> **TASK DETAILS**:
Your task is to quote the material that follows, in full and exactly.

> **SUPPLIED INFORMATION**:
▼

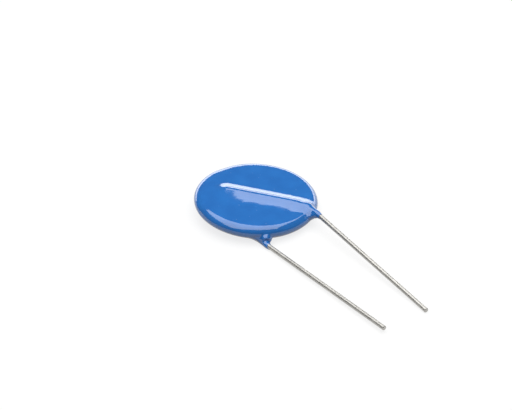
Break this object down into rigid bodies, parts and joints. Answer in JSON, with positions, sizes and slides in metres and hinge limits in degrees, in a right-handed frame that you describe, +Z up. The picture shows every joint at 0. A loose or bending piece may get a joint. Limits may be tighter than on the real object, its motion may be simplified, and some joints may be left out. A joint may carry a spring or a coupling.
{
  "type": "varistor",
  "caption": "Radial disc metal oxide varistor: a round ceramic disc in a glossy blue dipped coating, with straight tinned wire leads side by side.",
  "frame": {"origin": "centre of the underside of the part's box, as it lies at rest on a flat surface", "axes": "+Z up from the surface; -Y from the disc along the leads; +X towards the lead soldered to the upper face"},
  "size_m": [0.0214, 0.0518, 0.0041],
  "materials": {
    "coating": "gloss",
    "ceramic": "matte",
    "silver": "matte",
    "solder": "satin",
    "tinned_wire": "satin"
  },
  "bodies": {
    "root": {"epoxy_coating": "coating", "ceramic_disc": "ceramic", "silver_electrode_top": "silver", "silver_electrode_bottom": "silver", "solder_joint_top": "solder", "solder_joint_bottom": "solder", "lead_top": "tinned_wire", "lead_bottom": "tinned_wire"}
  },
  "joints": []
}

▲

> **WRITTEN SOLUTION**:
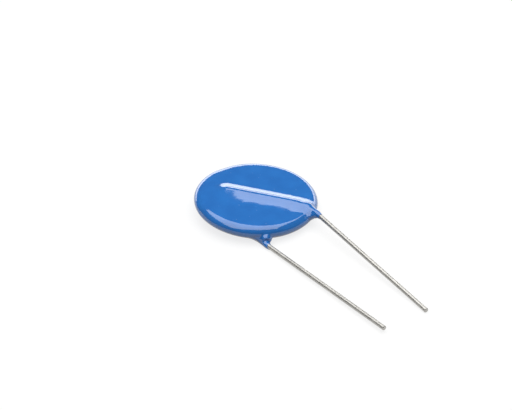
Break this object down into rigid bodies, parts and joints. Answer in JSON, with positions, sizes and slides in metres and hinge limits in degrees, in a right-handed frame that you describe, +Z up. The picture shows every joint at 0. A loose or bending piece may get a joint. Limits may be tighter than on the real object, its motion may be simplified, and some joints may be left out. A joint may carry a spring or a coupling.
{
  "type": "varistor",
  "caption": "Radial disc metal oxide varistor: a round ceramic disc in a glossy blue dipped coating, with straight tinned wire leads side by side.",
  "frame": {"origin": "centre of the underside of the part's box, as it lies at rest on a flat surface", "axes": "+Z up from the surface; -Y from the disc along the leads; +X towards the lead soldered to the upper face"},
  "size_m": [0.0214, 0.0518, 0.0041],
  "materials": {
    "coating": "gloss",
    "ceramic": "matte",
    "silver": "matte",
    "solder": "satin",
    "tinned_wire": "satin"
  },
  "bodies": {
    "root": {"epoxy_coating": "coating", "ceramic_disc": "ceramic", "silver_electrode_top": "silver", "silver_electrode_bottom": "silver", "solder_joint_top": "solder", "solder_joint_bottom": "solder", "lead_top": "tinned_wire", "lead_bottom": "tinned_wire"}
  },
  "joints": []
}